Dr. Salvatierra chaired the NIH National Advisory Board for kidney and urologic research. He was the first Governor elected to represent organ transplantation in the American College of Surgeons. He chaired the Stanford Medical School Faculty Senate. He was the Faculty Leader for the successful 2005 8-year LCME recertification process for the Stanford University Medical School. He introduced Pope John Paul II for his encyclical on organ transplantation and donation in Rome in the year 2000.

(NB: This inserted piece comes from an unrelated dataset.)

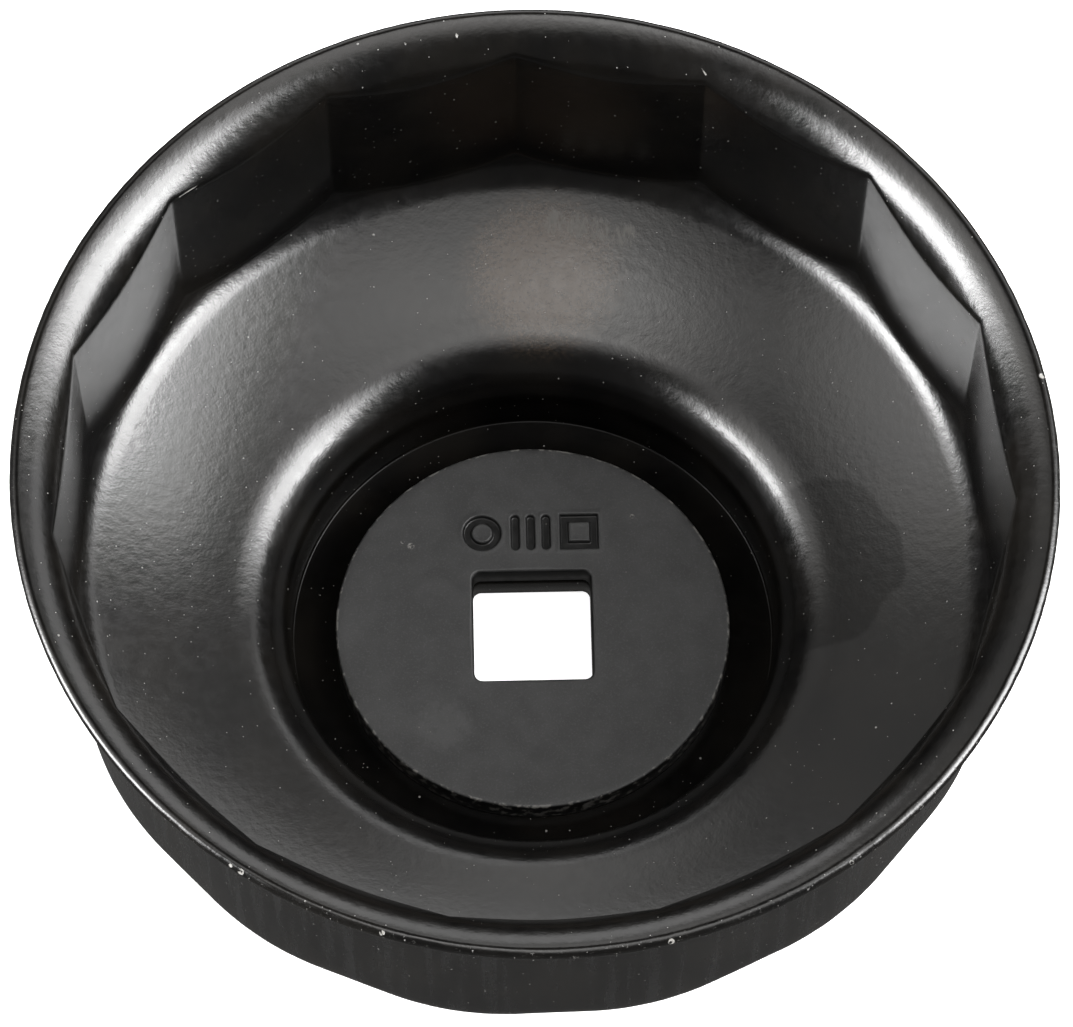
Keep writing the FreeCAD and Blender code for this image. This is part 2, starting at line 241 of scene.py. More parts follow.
# Marks of use on the cup, in millimetres: where each scratch starts and ends, and how wide it is.
SCRATCHES = (
    ((-5.5, 39.4, 35.2), (-5.3, 38.5, 35.1), 0.10),
    ((-9.7, 38.4, 35.2), (-9.3, 37.9, 35.1), 0.09),
    ((14.2, 36.0, 34.9), (14.8, 35.3, 34.4), 0.09),
    ((34.6, 14.9, 30.2), (35.3, 12.6, 26.4), 0.05),
    ((35.0, 13.8, 28.6), (35.9, 10.6, 24.0), 0.05),
    ((35.5, 12.0, 26.2), (36.3, 8.6, 22.6), 0.04),
    ((-28.6, 24.9, 33.6), (-21.5, 30.2, 32.4), 0.06),
)
STAIN = (24.0, 2.2, 11.0)
STAIN_EDGE = (10.4, 11.0)       # its largest radius, over which it fades out
STAIN_WANDER = 7.0              # the most that its wandering edge takes off, and how far its bends are apart
SCUFFS = ((2.6, 33.1, 14.1), (4.6, 32.7, 14.0), (6.4, 32.4, 13.9), (8.6, 31.8, 13.9))
# middle of the painted warm reflection on the far shoulder
PAINTED_REFLECTION_CENTRE = (1.5, 29.0, 12.6)
BLOTCH_CENTRE = (-7.5, -9.0, 4.5)
# A patch's radius, how far apart its grain is, the two values that it fades in between, and how the
# grain is scaled along each axis.
SCUFF_SHAPE = (2.4, 0.3, 0.34, 0.6, (1, 0.3, 0.3))
PAINTED_REFLECTION_SHAPE = (12.0, 0.3, 0.2, 0.55, (1, 1, 1))
BLOTCH_SHAPE = (4.5, 0.9, 0.25, 0.5, (1, 1, 1))
CHIPS = (                       # where each chip is and how large
    ((40.2, 6.5, 35.6), 0.28),
    ((38.2, 13.2, 35.5), 0.22),
    ((-22.8, -34.0, 35.5), 0.30),
    ((-23.6, -33.5, 35.5), 0.20),
    ((-12.2, -39.1, 35.5), 0.26),
    ((9.4, -40.2, 35.4), 0.30),
    ((23.2, -34.2, 35.5), 0.22),
    ((-33.0, -23.4, 35.4), 0.22),
)
PLATE_NICKS = (
    ((-10.1, 7.5, 4.5), 0.34),
    ((-10.8, 7.9, 4.5), 0.20),
    ((8.6, 9.9, 4.5), 0.24),
    ((5.3, -15.6, 4.4), 0.16),
    ((5.2, -16.1, 4.4), 0.20),
)
PLATE_DUST = (1.1, 0.07, 0.3)


# ---- rings ----

def polygon_radius(azimuth, sides, corner_azimuth, apothem, rounding):
    """Distance from the axis to a regular polygon with rounded corners."""
    half = math.pi / sides
    turned = azimuth - math.radians(corner_azimuth)
    from_corner = np.abs((turned + half) % (2 * half) - half)
    straight = apothem / np.cos(half - from_corner)
    centre = (apothem - rounding) / math.cos(half)
    arc_reach = half - math.atan((apothem - rounding) * math.tan(half) / apothem)
    sunk = np.maximum(rounding ** 2 - (centre * np.sin(from_corner)) ** 2, 0)
    rounded = centre * np.cos(from_corner) + np.sqrt(sunk)
    return np.where(from_corner < arc_reach, rounded, straight)


def arc_rings(centre, radius, start, end, count):
    """Rings along an arc of the profile, both ends included. Angles are numbers or one per column."""
    rings = []
    for step in np.linspace(0, 1, count):
        angle = start + (end - start) * step
        rings.append((centre[0] + radius * np.cos(angle), centre[1] + radius * np.sin(angle)))
    return rings


def line_rings(start, end, count):
    """Rings between two others, neither included."""
    steps = np.linspace(0, 1, count + 2)[1:-1]
    across, up = end[0] - start[0], end[1] - start[1]
    return [(start[0] + across * step, start[1] + up * step) for step in steps]


def bend_rings(start, control, end, count):
    """Rings along a soft bend from start to end that heads for the control point, ends included."""
    rings = []
    for step in np.linspace(0, 1, count):
        back, both, on = (1 - step) ** 2, 2 * step * (1 - step), step ** 2
        rings.append(tuple(back * start[axis] + both * control[axis] + on * end[axis] for axis in (0, 1)))
    return rings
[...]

Dr. Salvatierra’s honors include: Knighthood by the Republic of Italy, the Presidential Medal from the President of Argentina, a Special Commendation Resolution by the California State Legislature, the UCSF Chancellor’s Award for Public Service, a Special Recognition Award by the UCSF Chancellor, Stanford’s Rambar-Mark Award as Clinician of the Year and Stanford’s Franklin Ebaugh Award for Medical Student Advising. Stanford’s Oscar Salvatierra Annual Lectureship in Transplantation has been named after him. He was the winner of the 2007 Albion Walter Hewlett Award, Stanford’s highest award for a clinician-scientist, for being the “epitome of the academician dedicated to discovery in the biological sciences and to the sensitive and scientific application of such new knowledge in the effective treatment of human disease.” He was only the 5th surgeon to receive this award since its inception in 1983. He is the recipient of the National Kidney Foundation’s Lifetime Champion of Hope Award. On the 50th anniversary of the first successful organ transplant, he was named one of 12 International Pioneers in Transplantation. He is listed in Who’s Who in America and Who’s Who in the World. He served in the U.S. Army as a urologist/surgeon in the Vietnam War, was a volunteer surgeon at a Vietnamese hospital treating Vietnamese war victims and was subsequently appointed by the U.S. Federal Court to the National Advisory Board that administered the Agent Orange litigation settlement.